DATASET EXCERPTS >>
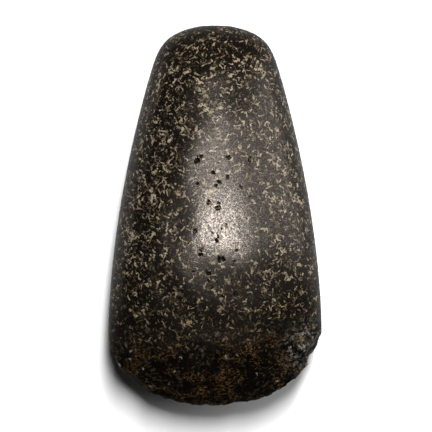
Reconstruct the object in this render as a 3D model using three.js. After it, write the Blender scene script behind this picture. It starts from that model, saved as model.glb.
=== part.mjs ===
// A polished stone axe head, lying on one face: a thick oval body that widens from a
// rounded butt to a broad, strongly curved cutting edge, which is blunt and chipped.
// Millimetres. X runs across the blade, Y from the cutting edge to the butt and Z up.
// The origin is under the middle of the axe, on the surface that it lies on.
import * as THREE from "three";
import { mergeVertices } from "three/addons/utils/BufferGeometryUtils.js";

// Driving sizes of the ground form.
const length = 130;
const width = 72.8; // across the corners of the blade
const thickness = 42;
const bladeDepth = 24.5; // how far the cutting edge bows out beyond its corners
const bladeSkew = -1.2; // the furthest point of the edge sits left of the middle
const bladeSquareness = 2.07; // 2 is an ellipse, more is a squarer blade
const sideTaper = 19.3; // how much narrower each side would be at the butt's tip
const sidePower = 1.77; // above 1 the sides bulge a little between butt and blade
const buttRounding = 3.7; // how far down the butt's end its corners are rounded off
const buttSquareness = 1.17;
const crestFromButt = 73; // the thickest place, measured from the butt's tip

// Side view: the crest line falls to the butt on a blunt curve, and to the blade on a slow
// wave that leaves this share of the thickness to be ground away by the bevels.
const buttFullness = 2.5;
const bevelShare = 0.5;

// Cross sections: 1 - u^2 raised to 1 / roundness is the height at the share u of the way
// to the rim, so 2 is a round flank and 1 a parabola that meets the rim at an angle.
const roundness = { body: 2, blade: 1.15 };
const bladeReach = { from: 88, to: 118 }; // where, from the butt, the one becomes the other
const edgeLand = 1.7; // thickness of the blunt cutting edge
const edgeRounding = 0.08;

// Small flats: where the axe lies on its lower face, and the worn tip of the butt.
const restFlatDepth = 0.4;
const buttFlatDepth = 0.5;

// Slow unevenness left by hand grinding.
const waviness = 0.22;
const waveLength = 47;

// Flakes struck off the cutting edge. The turn goes round the edge from its middle,
// -90 at the left corner and 90 at the right one. Each scar is part of a ball of this
// radius that bites into the edge; lift sets the ball above the edge, on the upper face,
// and tall stretches it upright. The two of radius 50 wear the right corner back.
const chips = [
  { turn: -48.5, radius: 30, bite: 1.3, lift: 13, tall: 1 },
  { turn: -29, radius: 3, bite: 0.8, lift: 0, tall: 1.5 },
  { turn: 12.5, radius: 10, bite: 0.8, lift: 2, tall: 1 },
  { turn: 36, radius: 3, bite: 0.9, lift: 0, tall: 1.5 },
  { turn: 41, radius: 20, bite: 1.1, lift: -5, tall: 1 },
  { turn: 47, radius: 4, bite: 1.3, lift: 1, tall: 1.5 },
  { turn: 55.5, radius: 7, bite: 1.6, lift: -2, tall: 1.5 },
  { turn: 72, radius: 50, bite: 1.6, lift: 0, tall: 2 },
  { turn: 72, radius: 50, bite: 2.2, lift: 24, tall: 1 },
  { turn: 69.5, radius: 3.6, bite: 2.4, lift: 1, tall: 3 },
  { turn: 84, radius: 6, bite: 1.1, lift: 0, tall: 3 },
];

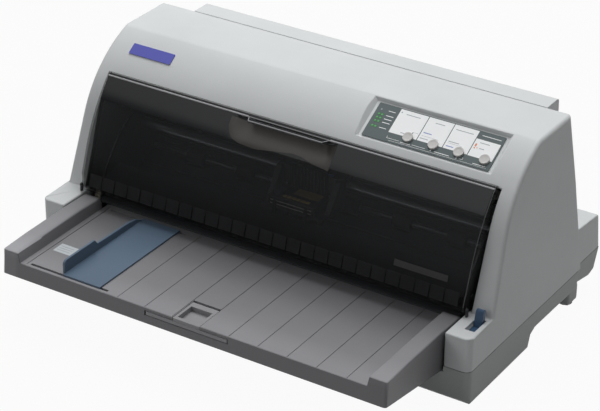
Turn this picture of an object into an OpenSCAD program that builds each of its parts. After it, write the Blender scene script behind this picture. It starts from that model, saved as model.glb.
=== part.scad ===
// Flatbed dot matrix printer: case, covers, paper table and print mechanism.
// Lengths are in millimetres. X runs to the right, Y to the back and Z up from the desk.
// The sub-parts are drawn with y = 0 at the front of the case's shoulders.
// place() then moves each of them so that the origin is the centre of the base.

/* [Case] */
// Width of the case at its shoulders
case_w = 480; // [470:1:500]
// Width of the case at its top
top_w = 464; // [456:1:476]
// Height of the case above the desk
case_h = 210; // [206:1:216]
// Depth of the case from the shoulders' front to the rear end
case_d = 272; // [270:1:285]
// Height of the joint between lower and upper case
split_z = 35; // [33:0.5:38]
// Thickness of the case walls
wall = 2.5; // [2:0.1:3]
// Height of the shoulders beside the paper table
shoulder_z = 70.4; // [69:0.1:72]
// Width of one shoulder
shoulder_w = 26.5; // [26:0.5:28]
// Slope of the hood's front in degrees
front_slope = 71; // [69:0.5:73]
// Y of the hood's front where it meets the shoulders
hood_y = 41.5; // [40:0.5:43]
// Length of the hood's straight front
front_run = 73; // [70:0.5:76]
// Slope in degrees where the brow meets the flat top
brow_top_slope = 19.5; // [18:0.5:21]
// Corner radius of the case in plan
corner_r = 7; // [4:0.5:10]
// Width of the rear housing
housing_w = 470; // [460:1:474]
// Height of the rubber feet below the lower case
foot_h = 1.2; // [0.8:0.1:2]

/* [Paper table] */
// How far the table stands out in front of the shoulders
table_reach = 98; // [90:1:110]
// Gap between the table and each shoulder
table_gap = 2; // [1.5:0.1:2.5]
// Height of the table's floor
floor_z = 58.6; // [58:0.1:59]
// Thickness of the table's walls and floor
table_t = 2.5; // [2:0.1:3]
// Height of the table's lower front edge
table_low_z = 43.4; // [42:0.2:45]
// Width of the table's side walls at their top
table_rim = 17.5; // [15:0.5:19]
// Distance between two grooves in the floor
groove_pitch = 31; // [25:1:40]
// Width of the pull-out support's tab
pull_w = 29.5; // [26:0.5:34]
// Width of the pull-out support's front bar
pull_bar_w = 91; // [80:1:110]

/* [Edge guide] */
// Distance from the table's left side to the guide's fence
guide_inset = 68.5; // [66:0.5:75]
// Width of the guide's plate
guide_w = 43; // [38:1:44]
// Height of the fence above the table's floor
fence_h = 14.4; // [12:0.2:16]

/* [Front cover] */
// Width of the case beside the cover's opening
cheek_w = 21.8; // [21.5:0.1:24]
// Gap between the cover and its opening
cover_gap = 2.5; // [1.5:0.1:2.6]
// Thickness of the cover
cover_t = 2.2; // [1.8:0.1:2.5]
// Y of the cover's hinge
cover_hinge_y = 34.2; // [33.5:0.1:35]
// Height of the cover's hinge
cover_hinge_z = 77; // [76.5:0.1:78]
// Radius of the cover's rounded lower edge
cover_edge_r = 4; // [3.5:0.1:4.5]
// Radius of the cover's curved upper half
cover_r = 190; // [180:1:200]
// Slope of the cover's upper end in degrees
cover_top_slope = 46; // [45:0.5:48]
// Radius of the hinge pins
hinge_pin_r = 2; // [1.5:0.1:2.2]

/* [Control panel] */
// Distance from the panel's right edge to the case's side
panel_inset = 38; // [36:1:45]
// Width of the panel's recess
panel_w = 142; // [138:1:150]
// Distance between two buttons
button_pitch = 26.7; // [24:0.1:28]
// Radius of a button
button_r = 5; // [4:0.1:5.5]

/* [Paper path] */
// Slope of the paper path in degrees
path_tilt = 6.5; // [6:0.1:7]
// Radius of the rubber feed rollers
feed_r = 9; // [8.5:0.1:9.5]
// Radius of the feed shafts
feed_shaft_r = 4; // [3:0.1:4.5]
// Radius of the pinch rollers
pinch_r = 8; // [7:0.1:8.5]
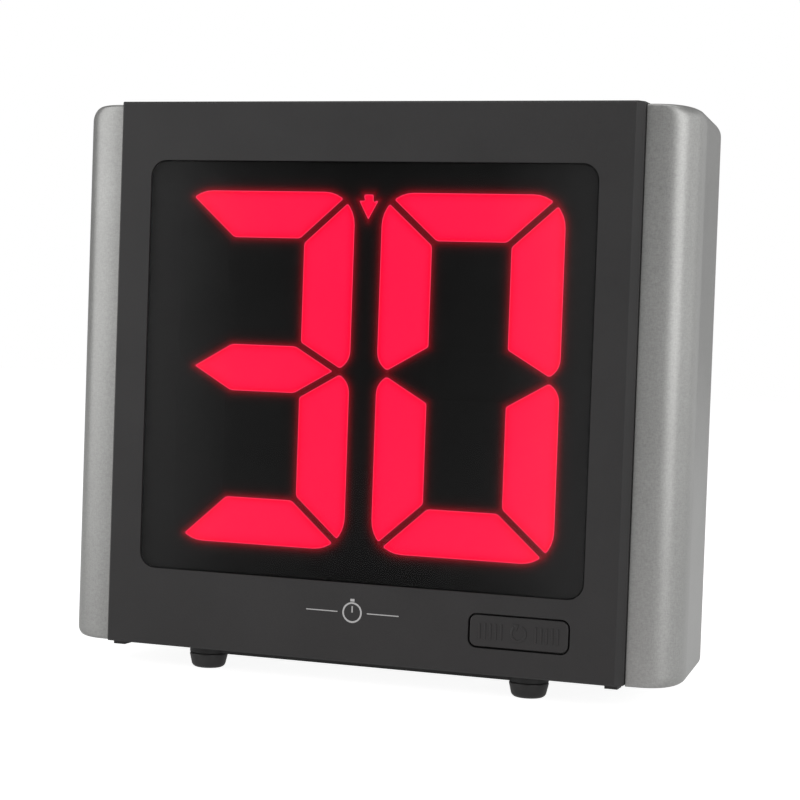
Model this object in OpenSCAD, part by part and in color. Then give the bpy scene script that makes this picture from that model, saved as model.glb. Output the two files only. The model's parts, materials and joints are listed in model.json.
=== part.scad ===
// Countdown gym timer with two tall red seven-segment digits, a front reset bar and silver end caps.
// Millimetres. The origin is on the floor under the middle of the box; +Z is up, the face looks along -Y.

/* [Body] */
// Width of the dark body between the end caps
body_w = 229.2; // [226:0.2:240]
// Height of the dark body
body_h = 232; // [232:1:245]
// Depth from the face to the back
depth = 95; // [92:1:110]
// Wall thickness of the moulded shells
wall = 2.5; // [2:0.1:3]
// Depth of the front housing, up to the seam on top
front_depth = 26; // [25:1:30]

/* [Window] */
// Width of the window opening
window_w = 196.4; // [190:0.2:198]
// Height of the window opening
window_h = 174.2; // [170:0.2:176]
// Height of the dark band under the window
chin_h = 33; // [32:0.5:36]
// Corner radius of the window
window_r = 7; // [4:0.5:10]

/* [Digits] */
// Width of one digit
digit_w = 79; // [70:0.5:82]
// Height of one digit
digit_h = 149.6; // [140:0.2:152]
// Width of an upright segment
upright_w = 22.9; // [18:0.1:24]
// Height of a level segment
level_h = 20.3; // [16:0.1:21]
// Space between the two digits
digit_gap = 11.2; // [10.6:0.2:14]
// Space between two neighbouring segments
segment_gap = 2; // [1:0.1:3]

/* [Reset button] */
// Width of the reset bar
reset_w = 41.4; // [30:0.2:44]
// Height of the reset bar
reset_h = 12.9; // [10:0.1:14]
// Distance of the reset bar's middle from the centre line
reset_x = 71.8; // [60:0.2:78]
// Travel of the reset bar
reset_travel = 1; // [0.5:0.1:1.4]

/* [End caps] */
// Width of an end cap, from the seam outwards
cap_w = 20.6; // [17:0.1:22]
// Set-back of the cap's front from the face
cap_setback = 6.6; // [5:0.1:8]
// Depth over which the front of a cap curves round into its side
cap_curve_d = 18.5; // [12:0.5:24]
// Distance from the back of a cap to the back of the body
cap_short = 18.8; // [12:0.1:22]
// Radius of the rounding along the upper outer edge of a cap
cap_edge_r = 6.7; // [4:0.1:8]
// Radius of the rounding along the lower outer edge of a cap
cap_low_r = 4.2; // [3:0.1:8]
// Depth of the rounding at the upper rear corner of a cap
cap_corner_ry = 14; // [9:0.5:20]

/* [Feet] */
// Height of a foot below the base plate
foot_h = 6.6; // [6:0.1:9]
// Distance of a foot from the centre line
foot_x = 72.1; // [60:0.1:74]
// Distance of a foot from the middle, front to back
foot_y = 30.2; // [26:0.2:32]
// Thickness of the base plate
base_t = 3.5; // [3:0.1:4]

/* [Hidden] */

$fn = 48;
eps = 0.01;
fit_gap = 0.1;
run_gap = 0.35;

// Main planes, front to back
face_y = -depth / 2;
back_y = depth / 2;
face_in = face_y + 3;
back_in = back_y - wall;
seam_y = face_y + front_depth;

// Main levels and half widths
floor_gap = foot_h + base_t;
top_z = floor_gap + body_h;
mid_z = floor_gap + body_h / 2;
half_w = body_w / 2;
side_in = half_w - wall;
bevel_w = 2.5;
bevel_d = 4.2;
edge_bevel = 0.8;

// Window, lens and display stack
lens_setback = 0.4;
lens_groove = 0.5;
lens_lip = 1.3;
lens_rim = 4.8;
window_z = floor_gap + chin_h + window_h / 2;
mask_t = 1.5;
mask_y = face_in + mask_t;
light_box_d = 10;
led_y = mask_y + light_box_d;
board_t = 1.6;
display_rim = 4.2;

// Digits, measured from the middle of each one
hw = digit_w / 2;
hh = digit_h / 2;
inner_x = hw - upright_w;
inner_z = hh - level_h;
corner_r = 14;
waist_r = 8.8;
waist_angle = 30;
waist_tip = inner_x + level_h / 2 / tan(waist_angle);
mitre_angle = atan2(level_h, upright_w);
half_gap = segment_gap / 2;
digit_z = mid_z + 4.3;
digit_x = (digit_w + digit_gap) / 2;
leds_per_segment = 5;
led_pitch = 8;

// Reset bar
reset_z = floor_gap + 17.9;
reset_r = 3;
reset_gap = 0.7;
reset_flange = 2;
reset_post_x = 15;
reset_post_z = reset_z - 12;
switch_size = 6;
switch_h = 3.5;
plunger_r = 1.7;
plunger_h = 2;
plunger_sunk = 1.8;
reset_board_y = face_y + 13;

// Screws: shank radius, head radius and head height
screw_r = 1.45;
screw_hole_r = 1.5;
screw_head_r = 3;
screw_head_h = 2.2;
screw_free_r = 1.7;
boss_r = 4;
boss_x = side_in - boss_r - 0.6;
housing_boss_z = [floor_gap + 10, mid_z, top_z - 10];
led_post_z = [window_z - 54, window_z + 54];
clamp_t = 5;

// End caps
seam_gap = 0.5;
cap_x0 = half_w + seam_gap;
cap_x1 = cap_x0 + cap_w;
cap_z0 = floor_gap - 0.7;
cap_z1 = top_z - 0.6;
cap_y0 = face_y + cap_setback;
cap_y1 = back_y - cap_short;
cap_taper = 4;
cap_curve_n = 2.9;
cap_back_r = 4;
cap_corner_rz = 8;
cap_low_ry = 7;
cap_low_rz = 5;
cap_wall = 2.2;
cap_screw_y = 12;
cap_screw_z = [floor_gap + 36, top_z - 36];

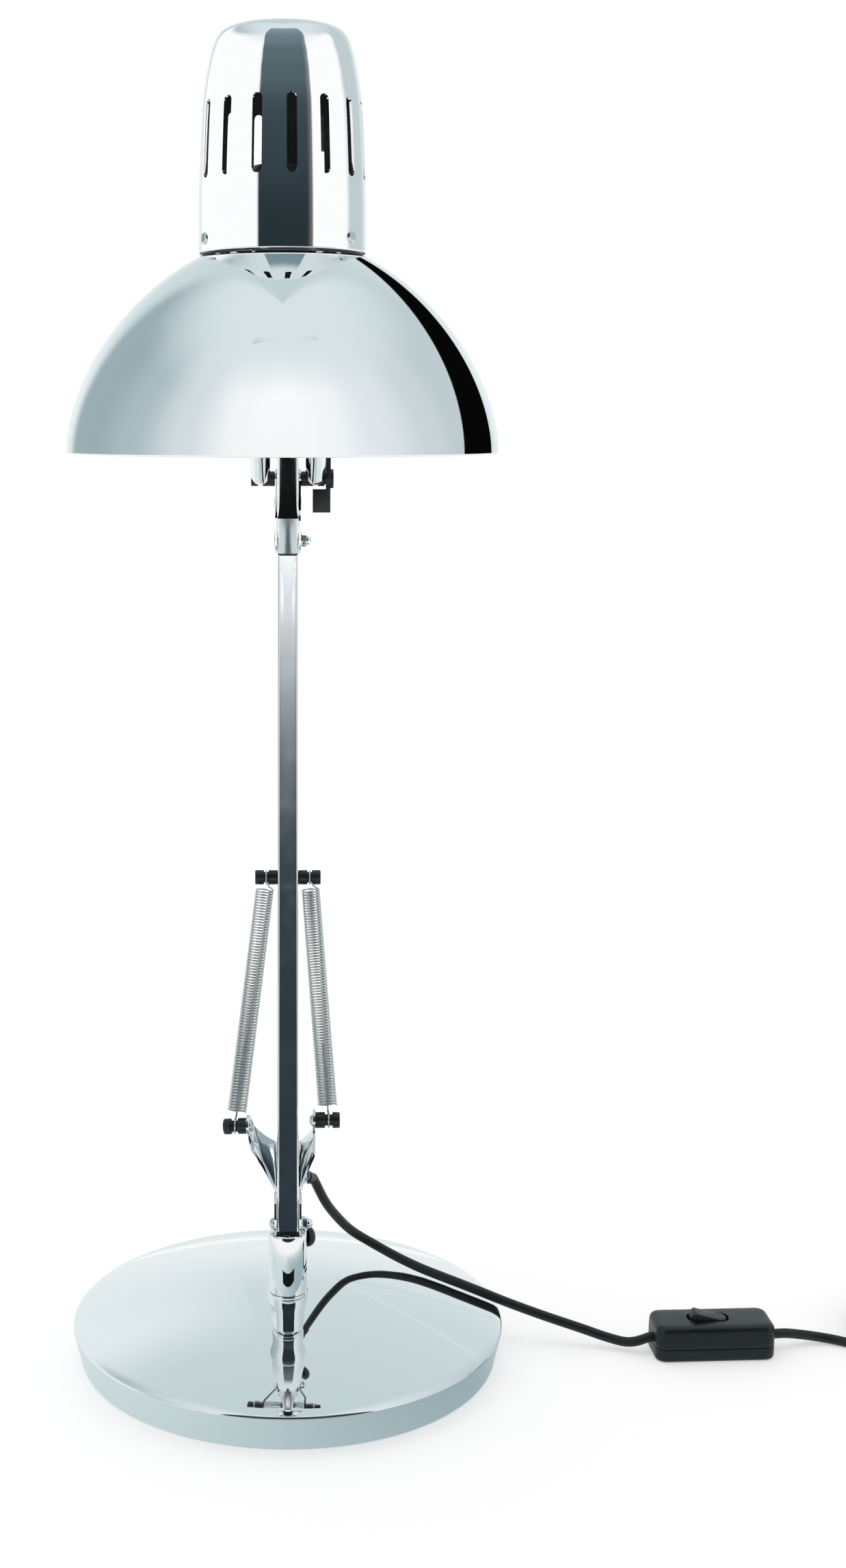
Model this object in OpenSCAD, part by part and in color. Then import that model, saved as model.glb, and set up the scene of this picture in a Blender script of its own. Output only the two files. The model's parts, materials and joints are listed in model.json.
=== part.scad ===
// Desk lamp: a domed round base, a swivel stem, two parallelogram arms of square tube
// balanced by springs, and a metal head with a round shade.
// Millimetres. The origin is on the table under the centre of the base, +Z is up,
// the arms swing in the YZ plane and the head hangs toward -Y.

/* [Base] */
// Radius of the base at its rim
base_r = 100; // [90:1:120]
// Radius of the base where its wall meets the table
base_foot_r = 96.5; // [88:0.5:99]
// Height of the rim above the table
rim_z = 17; // [14:0.5:24]
// Height that the dome rises above the rim
dome_rise = 16; // [10:0.5:20]
// Sheet thickness of the dome
shell_t = 1.2; // [0.8:0.1:2]
// Radius of the cast weight under the dome
weight_r = 84; // [70:1:86]
// Thickness of the cast weight
weight_h = 12; // [8:0.5:14]
// Thickness of the steel closing plate
plate_t = 1.5; // [1:0.1:3]
// Thickness of the soft pad under the base
pad_t = 1; // [0.8:0.1:2]

/* [Stem] */
// Distance of the stem in front of the base centre
stem_front = 43; // [20:1:50]
// Height of the joint between the fixed cup and the turning barrel
cup_top_z = 48.4; // [44:0.2:54]
// Radius of the cup at its mouth
cup_r = 8.95; // [8.8:0.05:12]
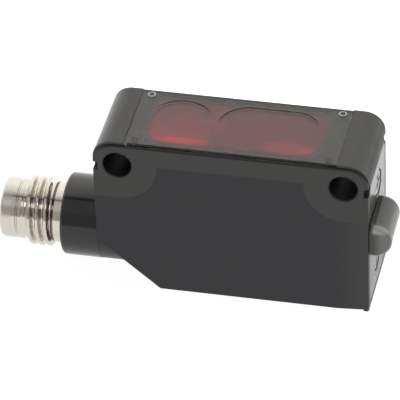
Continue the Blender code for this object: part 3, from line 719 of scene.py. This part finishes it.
# ===========================================================================
# housing
# ===========================================================================
def make_housing():
    side = fillet([
        (-E, 6.15, 0.5), (-8.4, 0.0, 0.4), (E, 0.0, 0.25), (E, LIP_Z, R_TOP),
        (-E, LIP_Z, R_TOP)], steps=10)
    ob = prism("sensor_housing", side, 'XZ', -H, H, PIECES, M_CASE)
    round_edges(ob, lambda co: abs(abs(co.y) - H) < 1e-4, 0.22, 5)
    boolean(ob, prism("tool_foot", [(10.0, -0.0727), (14.85, 0.28), (14.97, -0.3), (10.0, -0.3)],
                      'XZ', -7, 7, TOOLS))
    belly = lathe("tool_belly", [(0, -15.59), (4.64, -15.59), (4.64, -9.0), (0, -9.0)],
                  (0, 0, CONN_Z), 'X', TOOLS, steps=128)
    boolean(ob, belly, 'UNION')
    # the side panels are sunk between the pads and the band, with sloping walls
    up = math.asin((BAND_Z - HOLE_Z) / PAD_R)
    def panel_line(grow):
        r = PAD_R + grow
        band = BAND_Z - grow
        a = math.asin((band - HOLE_Z) / r)
        arc = circle_points(-HOLE_X, HOLE_Z, r, 40, -math.pi / 2, math.pi / 2 + a)
        arc.append((-HOLE_X + r * math.cos(a), band))
        left = [(-E - 1, HOLE_Z - r), (-HOLE_X - 0.3, HOLE_Z - r)] + arc[1:]
        return left + [(-x, z) for x, z in reversed(left)] + [(E + 1, -1), (-E - 1, -1)]
    for s in (-1, 1):
        inner, outer = s * (H - PAD_STEP), s * (H + 0.12)
        tool = prism("tool_panel", panel_line(0.10), 'XZ', inner, outer, TOOLS,
                     taper=panel_line(-0.10))
        boolean(ob, tool)
    inside = [(-13.9, 14.2), (-13.9, 6.36), (-7.95, 1.2), (14.0, 1.2), (14.0, 14.2)]
    boolean(ob, prism("tool_inside", inside, 'XZ', -4.45, 4.45, TOOLS))
    boolean(ob, block("tool_neck", (-9.35, -3.65, 13.0), (9.35, 3.65, 18.0), TOOLS))
    boolean(ob, prism("tool_front", fillet(
        [(-10.28, -4.74, 0.8), (10.28, -4.74, 0.8), (10.28, 4.74, 0.8), (-10.28, 4.74, 0.8)]),
        'XY', 16.8, 21.0, TOOLS))
    boolean(ob, block("tool_seat", (-12.05, -LIP_Y, FRAME_Z), (12.05, LIP_Y, 21), TOOLS))
    for s in (-1, 1):
        a, b = sorted((s * 9.9, s * 16.5))
        boolean(ob, block("tool_cap", (a, -LIP_Y, 18.65), (b, LIP_Y, 21), TOOLS))
        a, b = sorted((s * 14.62, s * 16.5))
        boolean(ob, block("tool_flap", (a, -LIP_Y, 17.0), (b, LIP_Y, 21), TOOLS))
        for near in (-1, 1):
            c, d = sorted((near * 4.4, near * 6.0))
            a, b = sorted((s * 14.95, s * 16.5))
            boolean(ob, block("tool_notch", (a, c, 15.9), (b, d, 17.02), TOOLS))
        boolean(ob, lathe("tool_hole", [
            (0, -7), (HOLE_R + 1.62, -7), (HOLE_R, -5.38), (HOLE_R, 5.38), (HOLE_R + 1.62, 7), (0, 7)],
            (s * HOLE_X, 0, HOLE_Z), 'Y', TOOLS, steps=96))
    for lo, hi, top, x0 in ((1.2, 14.92, 0.8, 13.0), (1.2, 15.66, 0.8, 14.06)):
        boolean(ob, prism("tool_end", fillet(
            [(-4.35, lo, 0.8), (4.35, lo, 0.8), (4.35, hi, 0.8), (-4.35, hi, 0.8)]),
            'YZ', x0, 16.5, TOOLS))
    boolean(ob, prism("tool_end_seat", fillet(
        [(-4.78, 0.72, 0.9), (4.78, 0.72, 0.9), (4.78, 16.55, 0.9), (-4.78, 16.55, 0.9)]),
        'YZ', 14.6, 16.5, TOOLS))
    boolean(ob, rod("tool_bore", 3.5, -17, -8.6, 'X', (0, 0, CONN_Z), TOOLS, 96))
    apply(ob)
    clean(ob)
    return shade(ob)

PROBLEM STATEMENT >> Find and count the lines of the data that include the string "three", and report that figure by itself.

EXERCISE RESPONSE >> 3